Allemagne : pas de prison d’office
À la différence de la France, l’Allemagne n’emprisonne pas obligatoirement ses « returnees ». Sur les 960 djihadistes allemands partis en Irak et en Syrie, un tiers de ces individus sont aujourd’hui de retour. Si 80 d’entre eux ont été emprisonnés, entre 200 et 220 djihadistes seraient rentrés chez eux. Pour incarcérer ces « revenants », il faut que les autorités allemandes détiennent une preuve concrète de leur implication au combat. Retour au pays n’est donc pas synonyme de bagne pour les djihadistes allemands. Mieux encore, pour faire face au problème de radicalisation, des travailleurs sociaux et psychologues sont chargés d’accompagner les djihadistes à leur retour. Le but premier de ce suivi est de pouvoir conseiller les familles sur leur manière d’agir avec ceux qui sont rentrés.
La Belgique ne compte pas déradicaliser
Quand ils reviennent en Belgique, les djihadistes passent obligatoirement par la case prison. Selon une étude de l’institut Egmont (institut Royal des Relations Internationales), il y aurait 115 returnees présents en Belgique, 91 hommes et 24 femmes. Parmi eux, 44 seraient actuellement en prison. Mais les prisons n’ont pas fonction de déradicalisation, parfois bien au contraire. Selon l’OCAM (Organe de Coordination pour l’Analyse de la Menace), 40% des personnes qui sortent de prison restent hautement radicalisées. Les autorités belges sont néanmoins conscientes du problème, et tentent de mettre en place des solutions. Depuis deux ans, le personnel pénitencier est formé à un programme d’accompagnement individualisé pour chaque détenu radicalisé et pour les personnes revenant de Syrie ou d’Irak. Le but de ce programme n’étant pas de déradicaliser le détenu, car en Belgique, le choix a été fait de ne pas vouloir à tout prix changer leur idéologie, ni de les faire passer d’un islam fondamental vers un islam plus modéré, mais bien de travailler sur le désengagement. De sorte à ce qu’une fois sortie de prison, la personne abandonne toute idée de violence comme moyen de promouvoir leurs idées.

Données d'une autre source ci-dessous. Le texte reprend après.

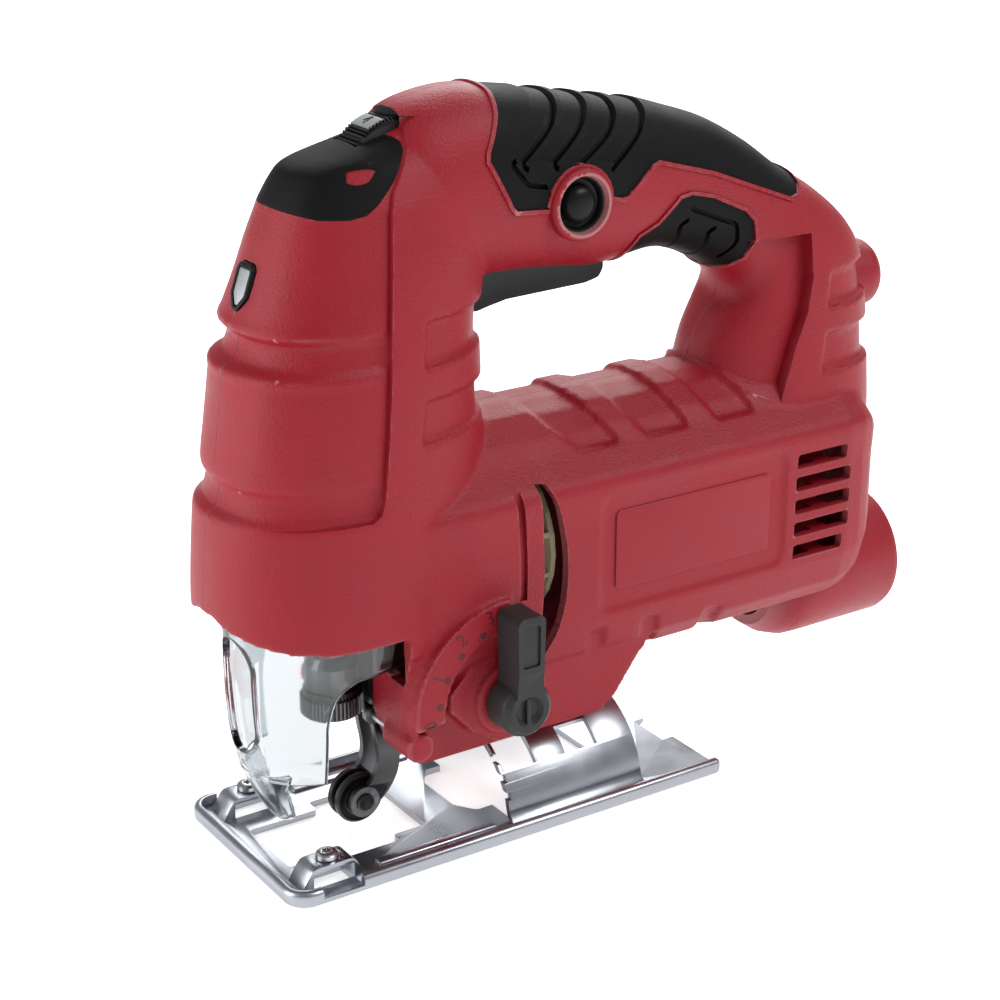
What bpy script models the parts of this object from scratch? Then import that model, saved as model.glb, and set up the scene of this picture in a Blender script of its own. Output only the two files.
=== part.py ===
"""Orbital jigsaw with a D-handle, as an assembly of separate solids.

Frame: the front of the tool is -X, +Z is up, the shoe's underside is z = 0, and the tool's centre
plane is y = 0. The origin lies on the shoe's web, between the blade opening and the rear window.
Sizes are in millimetres; MM turns them to metres where a vertex is made.
"""
from math import asin, cos, degrees, hypot, pi, radians, sin

import bmesh
import bpy
from mathutils import Matrix, Vector

MM = 0.001

# ---- driving dimensions, mm ---------------------------------------------------------------
GAP = 0.3              # air between pieces that touch or are fitted
RUN = 0.12             # radial running clearance of a shaft in a bore
WALL = 3.0             # moulded housing wall
GRIP_THICK = 2.0       # soft overmould on the handle
SPLIT = 0.1            # half the parting gap between the housing halves
ROUND = 24             # sides of a round piece

SHOE_FRONT, SHOE_REAR = -59.0, 85.5
SHOE_HALF = 33.0
SHOE_THICK = 2.0
SHOE_LIP = 4.8
ARCH_FRONT, ARCH_REAR = 14.7, 61.0
ARCH_RADIUS = 26.0
ARCH_THICK = 1.8
TILT_Z = -1.0          # height of the bevel axis
TILT_MAX = 45.0
SLOT_FRONT, SLOT_REAR = 37.2, 48.5   # rear pair of arch slots, where the clamp screw passes
FENCE_X = -43.7        # middle of the two fence bridges
FENCE_Y = 23.2
FENCE_WIDTH = 12.6     # clear width for the fence bar

BLADE_X = -28.0        # plunger and blade line
CLAMP_BOTTOM = 38.8
STROKE = 18.0
PLUNGER_R = 4.5
COLLAR_R = 8.9
COLLAR_HEIGHT = 8.0

ROLLER_X, ROLLER_Z, ROLLER_R = -21.4, 10.1, 7.5
ROLLER_HALF = 3.2
FORK_PIVOT_X, FORK_PIVOT_Z = -17.6, 36.6
FORK_PIN_R = 1.5
FORK_ARM = 2.0

LEVER_X, LEVER_Z = 9.6, 45.5
LEVER_HUB_R = 8.0
CAM_R = 4.0

MOTOR_Z = 80.0
STATOR_R = 26.0
STATOR_FRONT, STATOR_REAR = 48.0, 92.0
BORE_R = 15.6          # stator bore
ARMATURE_R = 14.9
SHAFT_R = 3.5
FAN_R = 23.5
FAN_FRONT, FAN_REAR = 20.5, 31.0
BEARING_R = 9.5
COMMUTATOR_R = 10.0

MODULE = 1.0
PINION_TEETH = 10
GEAR_TEETH = 42
GEAR_FRONT, GEAR_REAR = -14.0, -7.0
GEAR_SHAFT_R = 4.0
FRAME_FRONT, FRAME_REAR = 0.0, 7.0

PORT_R, PORT_Z, PORT_REAR = 20.5, 44.6, 164.5
PORT_BORE = 17.5
GLAND_R, GLAND_Z, GLAND_REAR = 10.5, 136.5, 160.0

BUTTON_X, BUTTON_Z = 41.0, 177.0
BUTTON_R = 5.0
TRIGGER_FRONT, TRIGGER_REAR = 13.5, 57.0
TRIGGER_LOW, TRIGGER_TRAVEL = 150.5, 6.0
TRIGGER_HALF = 8.0

DIAL_X, DIAL_Z, DIAL_R = -7.0, 188.5, 15.0
DIAL_HALF = 5.5
LAMP_X, LAMP_Z = -49.5, 164.0

SCREWS = ((-16.0, 160.0), (-45.0, 128.0), (66.0, 184.0), (127.0, 148.0), (137.0, 107.0),
          (40.0, 46.0), (112.0, 52.0))
BOSS_R = 4.2
SCREW_R = 1.7
SCREW_HEAD_R = 3.4

SWITCH_HALF = 6.8
SWITCH_SPAN = (172.6, 192.0)
DIAL_BORE = 2.2
LEVER_SEAT, LEVER_FACE = -33.4, -43.6
SHAFT_REAR = 127.5
PINION_BORE = 2.6
COMMUTATOR_FRONT = 98.5
COIL_LOW, COIL_HIGH = 19.0, 23.6
FAN_BLADES = 12
UPPER_BUSH, LOWER_BUSH = (132.5, 143.0), (75.5, 85.5)
BUSH_R = 7.0
YOKE_REAR = -18.6
CRANK_R = 3.0
FENCE_ROOF = 6.3       # underside of the fence bridges
GUARD_PIN = (-12.0, 62.7)
GUARD_PIN_R = 1.45
SINK_Y = 11.0          # where the screw heads sit
TAIL_Z = 50.8          # underside of the fork's tail, over the cam
GUARD_REAR = -9.5
CLAMP_SCREW_R = 2.5

GEAR_Z = MOTOR_Z + MODULE * (PINION_TEETH + GEAR_TEETH) / 2 + 0.25
CRANK = STROKE / 2
SHOE_CLEAR = 0.4       # saddle's air over the arch


# ---- scene and helpers --------------------------------------------------------------------
for old in list(bpy.data.objects):
    bpy.data.objects.remove(old, do_unlink=True)

parts = bpy.data.collections.new("jigsaw")
cutters = bpy.data.collections.new("cutters")
bpy.context.scene.collection.children.link(parts)
bpy.context.scene.collection.children.link(cutters)


def linear(value):
    """One sRGB channel, 0 to 255, as linear light."""
    value /= 255
    return value / 12.92 if value <= 0.04045 else ((value + 0.055) / 1.055) ** 2.4


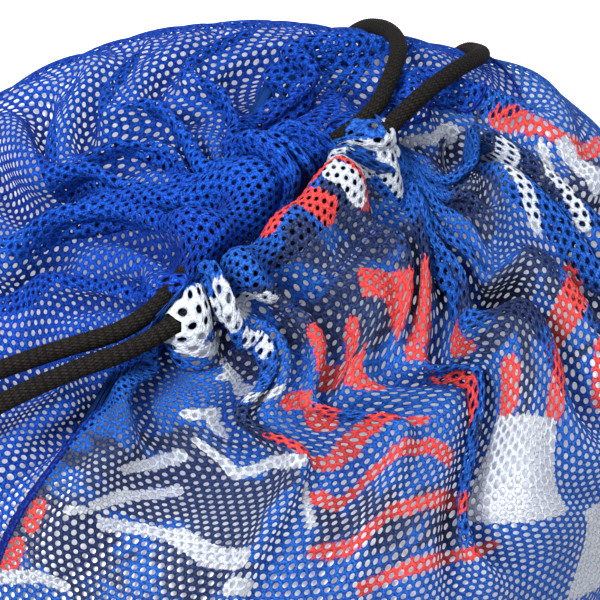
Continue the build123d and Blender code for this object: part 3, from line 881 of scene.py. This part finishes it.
# ---------------------------------------------------------------- mesh building
def build_mesh(name, points, faces, material, uv=None, attributes=None):
    """A smooth object from points and equal-sided faces."""
    faces = np.asarray(faces)
    mesh = bpy.data.meshes.new(name)
    mesh.vertices.add(len(points))
    mesh.vertices.foreach_set("co", np.asarray(points, np.float32).ravel())
    mesh.loops.add(faces.size)
    mesh.loops.foreach_set("vertex_index", faces.ravel().astype(np.int32))
    mesh.polygons.add(len(faces))
    mesh.polygons.foreach_set("loop_start", np.arange(0, faces.size, faces.shape[1], dtype=np.int32))
    mesh.update(calc_edges=True)
    mesh.polygons.foreach_set("use_smooth", np.ones(len(faces), bool))
    if uv is not None:
        layer = mesh.uv_layers.new(name="OFBake")
        layer.data.foreach_set("uv", np.asarray(uv, np.float32)[faces.ravel()].ravel())
    for label, values in (attributes or {}).items():
        kind, field = ("FLOAT_VECTOR", "vector") if values.ndim == 2 else ("FLOAT", "value")
        attribute = mesh.attributes.new(label, kind, "POINT")
        attribute.data.foreach_set(field, values.astype(np.float32).ravel())
    mesh.materials.append(material)
    mesh.validate()
    return link(name, mesh)


def grid_faces(rows, columns, wrap=False):
    index = np.arange(rows * columns).reshape(rows, columns)
    right = np.roll(index, -1, axis=1)
    quads = np.stack([index[:-1], right[:-1], right[1:], index[1:]], -1)
    return (quads if wrap else quads[:, :-1]).reshape(-1, 4)


LIP_REACH = 0.047  # |x| + |y| within which the cloth at the mouth goes into a lip piece
LIP_CORE = 0.017  # and a smaller |x| + |y|, which place_piece turns into a point that it does not use


def place_piece(piece, slot, stands_for=None, face=None, side=None):
    """Rides the bag, or, given a face and side, only has its transform baked in; the CAD part it stands for is
    hidden.
    """
    if face is None:
        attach(piece, "bag")
    else:
        outward = Vector((SIDES[side], FACES[face], 0)).normalized()
        start, end = (outward * reach / sqrt(2) for reach in (LIP_REACH, LIP_CORE))
        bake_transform(piece)
        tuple(start)
        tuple(end)
    if stands_for:
        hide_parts(stands_for)
    return piece


# ---------------------------------------------------------------- perforated mesh
CELL_X = np.array([2, 2, 1, 0, -1, -2, -2, -2, -1, 0, 1, 2])  # quarter pitches
CELL_Y = np.array([0, 2, 3, 4, 3, 2, 0, -2, -3, -4, -3, -2])  # sixths of a row
HOLE_ANGLE = np.arctan2(CELL_Y * ROW_PITCH / 6, CELL_X * HOLE_PITCH / 4)
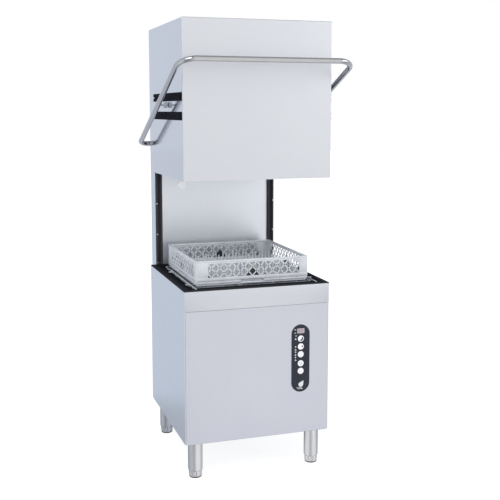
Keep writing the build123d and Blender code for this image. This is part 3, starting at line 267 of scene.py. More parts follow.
SHEET = 0.001
HOOD_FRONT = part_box("hood_shell")[0].y + SHEET
MATERIALS = {
    "hood": sheet_steel("hood_steel", (0.72, 0.735, 0.77), "x", 0.09, 0.06, (HOOD_FRONT, 0.4)),
    "panel_front": sheet_steel("front_panel_steel", (0.66, 0.675, 0.74), "z", 0.32),
    "fascia": sheet_steel("fascia_steel", (0.70, 0.715, 0.765), "x", 0.32),
    "panel_side": sheet_steel("side_panel_steel", (0.74, 0.78, 0.83), "z", 0.26),
    "chamber": sheet_steel("chamber_steel", (0.80, 0.83, 0.87), "z", 0.33),
    "inner": sheet_steel("inner_steel", (0.62, 0.64, 0.67), "x", 0.3),
    # The handle's tube gets a darker tone than the other polished steel: painted shade for its shaded arms.
    "tube": bright_steel("polished_tube", (0.57, 0.57, 0.575), 0.10),
    # The legs and feet carry painted reflections: bright streaks and dark lines fixed round the tube.
    "leg": bright_steel("polished_leg", (0.84, 0.84, 0.85), 0.2, True),
    "screw": bright_steel("screw_steel", (0.78, 0.78, 0.79), 0.14),
    "wire": bright_steel("guide_wire_steel", (0.74, 0.75, 0.77), 0.16),
    "black_rim": coated("black_rim_coat", (0.009, 0.009, 0.012), 0.5),
    "black_plastic": moulded("black_plastic", (0.013, 0.013, 0.018), 0.45, IOR=1.03),
    "overlay": moulded("slate_overlay", (0.030, 0.035, 0.050), 0.35, 1500.0, 0.05, IOR=1.3),
    # The white buttons and the inlet valve glow faintly: painted light that keeps them white in shade.
    "white": moulded("white_button_plastic_painted_glow", (0.93, 0.94, 0.96), 0.28, 1200.0, 0.04, Emission_Strength=0.12),
    # The vent cap glows: painted light that keeps it bright in the shade under the hood.
    "vent": moulded("white_cap_painted_glow", (0.95, 0.96, 0.98), 0.3, 1200.0, 0.04, Emission_Strength=0.32),
    "roller": moulded("roller_plastic", (0.68, 0.72, 0.80), 0.4),
    "mark_white": moulded("white_print", (0.85, 0.86, 0.87), 0.5),
    "mark_dark": moulded("dark_print", (0.03, 0.035, 0.05), 0.5, IOR=1.3),
    "mark_grey": moulded("grey_print", (0.5, 0.53, 0.57), 0.5),
    "rack": moulded("rack_plastic", (0.78, 0.80, 0.84), 0.42, 700.0, 0.12),
    # Near-black plates of painted shade, for the dark seen through the basket's lowest lattice windows.
    "shade_fill": moulded("black_painted_shade", (0.02, 0.02, 0.025), 0.5),
    "grey_plastic": moulded("grey_plastic", (0.30, 0.31, 0.33), 0.45),
    "hose": moulded("hose_rubber", (0.028, 0.028, 0.03), 0.5, 350.0, 0.3),
    "buffer": moulded("buffer_rubber", (0.02, 0.02, 0.02), 0.6, 400.0, 0.3),
    "galvanised": galvanised("galvanised_steel", (0.5, 0.52, 0.54)),
    "motor": cast("motor_casting", (0.33, 0.35, 0.38)),
    "brass": cast("brass_fitting", (0.6, 0.42, 0.16), 1.0),
    "element": cast("heating_element", (0.36, 0.32, 0.28)),
    "screen": display_screen("display_screen"),
}


# ---------------------------------------------------------------- mesh tools

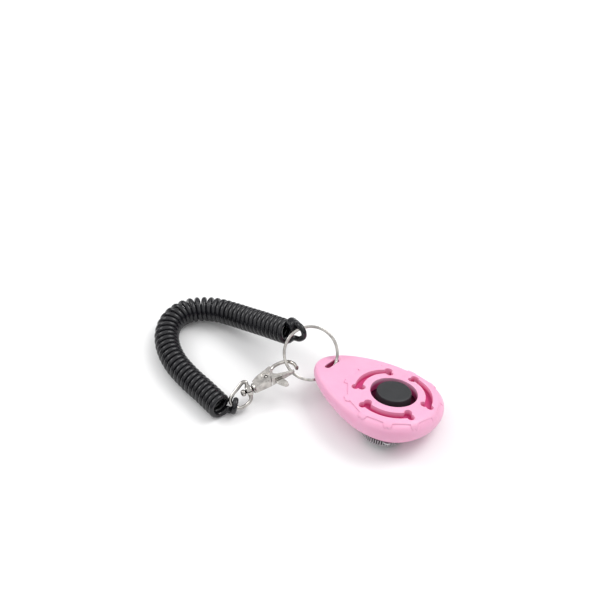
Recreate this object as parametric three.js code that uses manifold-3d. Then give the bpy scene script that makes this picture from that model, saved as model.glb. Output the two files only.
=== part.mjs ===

La menace est-elle encore sérieuse ?
Le déclin progressif de Daech a laissé supposer que l’on pouvait s’attendre à un retour massif des combattants d’Irak et de Syrie. Mais contrairement aux attentes, les « returnees » se font plus discrets aujourd’hui qu’il y a quelques années. En cause justement, les défaites successives de l’État Islamique. En effet, nombreux sont les combattants ayant reçu l’ordre de se battre jusqu’à la mort. Ils préfèrent donc mourir au combat plutôt que de rentrer. Si l’on craignait que certains soient renvoyés en Europe pour continuer à propager la terreur, il semblerait que l’organisation ait préféré essayer de préserver son territoire et donc de le défendre.
Cependant, moins de retours sur le sol européen ne veut pas dire moins de risques pour autant. En effet, la vingtaine d’attaques terroristes ayant eu lieu en Europe occidentale en 2017, a été menée par les « Homegrown Terrorist Fighters », des gens qui s’identifient à l’État Islamique essentiellement par leur idéologie, et qui n’ont donc, pour la plupart, jamais mis les pieds sur le territoire de Daech. La menace terroriste reste donc à prendre au sérieux en Europe, et ce, malgré le déclin progressif du groupe État Islamique.